# For rona



## tashi (Dec 5, 2007)

Managed it

Just had to add this one of the old man cos I love it


----------



## Guest (Sep 16, 2012)

Adorable!:001_wub:


----------



## rona (Aug 18, 2011)

OH is popping in on the way back home to pick up pup 

That old man still looks something special 

How many pups were in that litter?


----------



## tashi (Dec 5, 2007)

rona said:


> OH is popping in on the way back home to pick up pup
> 
> That old man still looks something special
> 
> How many pups were in that litter?


Old man is now 11 1/2 !!!!

6 pups in that litter the others are paler than her but they are Berrie's grandchildren - old mans g/grandchildren


----------



## rona (Aug 18, 2011)

tashi said:


> Old man is now 11 1/2 !!!!
> 
> 6 pups in that litter the others are paler than her but they are Berrie's grandchildren - old mans g/grandchildren


Berrie through dam or sire?

Got any recent pics of Berrie 
I thought it must have been a smallish litter, she's a right podge


----------



## tashi (Dec 5, 2007)

Through the dam, Dancer is quite like her mum. Will have a look for a recent one of Berrie, got quite a few on the computer 

They are all podgies, they eat for Wales !!!!


----------



## rona (Aug 18, 2011)

tashi said:


> Through the dam, Dancer is quite like her mum. Will have a look for a recent one of Berrie, got quite a few on the computer
> 
> They are all podgies, they eat for Wales !!!!


And Dancer


----------



## DKDREAM (Sep 15, 2008)

Tashi you breed beautiful dogs if only my health was upto it i'd of loved a goldie I have always loved them, but your dogs all look so special have something about them x


----------



## tashi (Dec 5, 2007)

Ok will do, will try to get on there sometime tomorrow.


----------



## tashi (Dec 5, 2007)

DKDREAM said:


> Tashi you breed beautiful dogs if only my health was upto it i'd of loved a goldie I have always loved them, but your dogs all look so special have something about them x


Thank you, lots of careful thought goes behind them. When I get on to the other computer will load the other photos of the other 5 as well.


----------



## DKDREAM (Sep 15, 2008)

tashi said:


> Thank you, lots of careful thought goes behind them. When I get on to the other computer will load the other photos of the other 5 as well.

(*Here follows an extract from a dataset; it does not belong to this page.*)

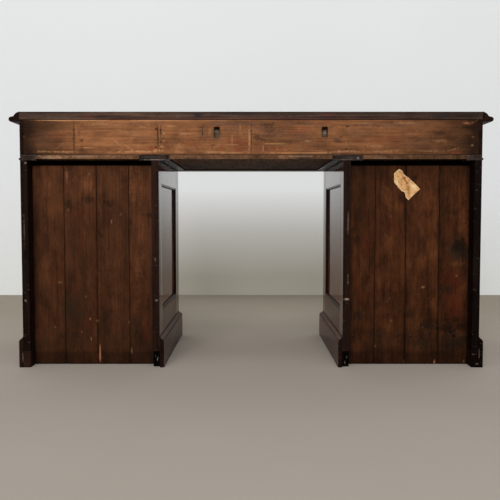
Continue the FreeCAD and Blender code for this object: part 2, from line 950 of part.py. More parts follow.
def make_knob():
    """A turned knob standing on Z = 0, as what blanks cut to its outline have in common."""
    edge = [
        (size.knob_radius * across, size.knob_length * up) for across, up in KNOB_OUTLINE_SHARES
    ]
    other_edge = [(-across, up) for across, up in reversed(edge)]
    blank = doc.addObject("PartDesign::Body", "knob_blank")
    sketch = outline(blank, "knob_outline", "XZ_Plane", edge + other_edge)
    feature = pad(blank, sketch, size.knob_radius * 2 + size.overrun, "knob_blank_width")
    feature.SideType = "Symmetric"
    blanks = [blank]
    for number in range(1, KNOB_BLANKS):
        turn = FreeCAD.Rotation(FreeCAD.Vector(0, 0, 1), 180 * number / KNOB_BLANKS)
        blanks.append(copied(f"knob_blank_{number}", blank, (ZERO, ZERO, ZERO), turn))
    knob = doc.addObject("Part::MultiCommon", "knob")
    knob.Shapes = blanks
    return knob


def make_drawers(inside, outside, boards_front, openings):
    knob = make_knob()
    lock_case, lock_bolt = make_lock()
    facing_out = turned_to((1, 0, 0), (0, 0, 1), (0, -1, 0))

    def knobs_for(name, left, right, low, high):
        middle_height = (low + high) / 2
        pair = []
        for number, share in enumerate(KNOB_PLACE_SHARES):
            across = left + (right - left) * share
            spot = (across, front, middle_height)
            pair.append(copied(f"{name}_knob_{number}", knob, spot, facing_out))
        return pair

    # Frieze drawers, each with a lock
    frieze_rear = rear - size.frieze_back_thickness - size.drawer_rear_gap
    frieze_ceiling = slab_base - size.frieze_top_rail_height
    side_left = half_kneehole + size.divider_thickness
    side_right = half_case - size.frieze_end_thickness
    spans = {"centre": (-half_kneehole, half_kneehole), "right": (side_left, side_right)}
    made = {}
    for hand, (left, right) in spans.items():
        name = f"{hand}_frieze_drawer"
        low, high = base_frame_top, frieze_ceiling
        parts = make_drawer(name, left, right, low, high, frieze_rear, 3, True)
        made[hand] = parts[:2] + (knobs_for(name, left, right, low, high),)
    for hand, (front_piece, box, knobs) in made.items():
        groups = {"front": [front_piece], "box": box, "knobs": knobs}
        for kind, pieces in groups.items():
            made_node = node(f"{hand}_frieze_drawer_{kind}", pieces)
            if hand == "right":
                other = mirrored(f"other_frieze_{kind}", made_node)
                node(f"left_frieze_drawer_{kind}", [other])
    for hand, middle in frieze_drawer_middles():
        lock_front = front + size.front_thickness - size.lock_thickness
        corner = (middle, lock_front, frieze_ceiling - size.drawer_top_gap)
        name = f"{hand}_frieze_drawer_lock"
        node(name, [copied(name + "_case", lock_case, corner)])
        node(name + "_bolt", [copied(name + "_bolt_copy", lock_bolt, corner)])

    # Pedestal drawers, from the bottom one up
    rear_end = boards_front - size.drawer_rear_gap
    for level, tails, (low, high) in zip(("bottom", "middle", "top"), (5, 4, 4), openings):
        name = f"right_{level}_drawer"
        parts = make_drawer(name, inside, outside, low, high, rear_end, tails, False)
        knobs = knobs_for(name, inside, outside, low, high)
        groups = {"front": [parts[0]], "box": parts[1], "knobs": knobs}
        for kind, pieces in groups.items():
            right = node(f"{name}_{kind}", pieces)
            node(f"left_{level}_drawer_{kind}", [mirrored(f"other_{level}_{kind}", right)])


make_top()
make_top_case()
make_drawers(*make_pedestals())
doc.recompute()

for thing in doc.Objects:
    if "Invalid" in thing.State or "Error" in thing.State:
        raise RuntimeError(f"{thing.Label} did not build: {thing.State}")
os.makedirs("parts", exist_ok=True)
for part in nodes:
    shape = part.Shape
    if shape.isNull() or not shape.isValid() or not shape.Solids:
        raise RuntimeError(f"{part.Label} has no valid solid")
for part in nodes:
    part.Shape.exportStep(os.path.join("parts", part.Label + ".step"))
    box = part.Shape.BoundBox
    print(f"{part.Label:32s} solids {len(part.Shape.Solids)}  volume {part.Shape.Volume:12.1f}"
          f"  x {box.XMin:8.1f} {box.XMax:8.1f}  y {box.YMin:8.1f} {box.YMax:8.1f}"
          f"  z {box.ZMin:7.1f} {box.ZMax:7.1f}")
print(len(nodes), "nodes")
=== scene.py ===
import json
import math
import random

import bmesh
import bpy
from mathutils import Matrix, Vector, noise

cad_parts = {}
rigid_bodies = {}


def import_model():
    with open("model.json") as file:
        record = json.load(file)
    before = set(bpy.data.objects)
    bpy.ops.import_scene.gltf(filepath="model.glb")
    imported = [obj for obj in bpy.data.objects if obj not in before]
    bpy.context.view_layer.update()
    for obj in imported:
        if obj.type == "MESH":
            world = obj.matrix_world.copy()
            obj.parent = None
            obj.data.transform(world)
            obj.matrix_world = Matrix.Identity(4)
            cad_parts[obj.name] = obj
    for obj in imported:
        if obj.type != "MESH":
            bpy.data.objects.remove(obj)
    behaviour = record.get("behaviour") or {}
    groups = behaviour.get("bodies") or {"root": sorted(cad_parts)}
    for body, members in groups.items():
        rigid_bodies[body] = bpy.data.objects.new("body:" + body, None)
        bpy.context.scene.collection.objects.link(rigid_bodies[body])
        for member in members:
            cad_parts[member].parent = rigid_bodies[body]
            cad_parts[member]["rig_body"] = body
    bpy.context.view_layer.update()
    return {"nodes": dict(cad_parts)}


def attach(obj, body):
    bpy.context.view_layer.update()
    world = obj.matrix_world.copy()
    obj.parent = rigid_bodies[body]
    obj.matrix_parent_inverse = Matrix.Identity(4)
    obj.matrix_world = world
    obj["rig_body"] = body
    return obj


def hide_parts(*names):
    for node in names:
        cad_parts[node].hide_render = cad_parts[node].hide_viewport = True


for thing in list(bpy.data.objects):
    bpy.data.objects.remove(thing)
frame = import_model()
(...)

I can see that they have such beautiful faces and look such strong healthy dogs, I love looking at your dogs.


----------



## Fleur (Jul 19, 2008)

Gorgeous :001_wub:
Lovely dogs


----------



## tashi (Dec 5, 2007)

Thanks fleur


----------



## Yourgifts Ourgifts (Apr 12, 2009)

What a babe.. pop me over a photo sometime and pm me..


----------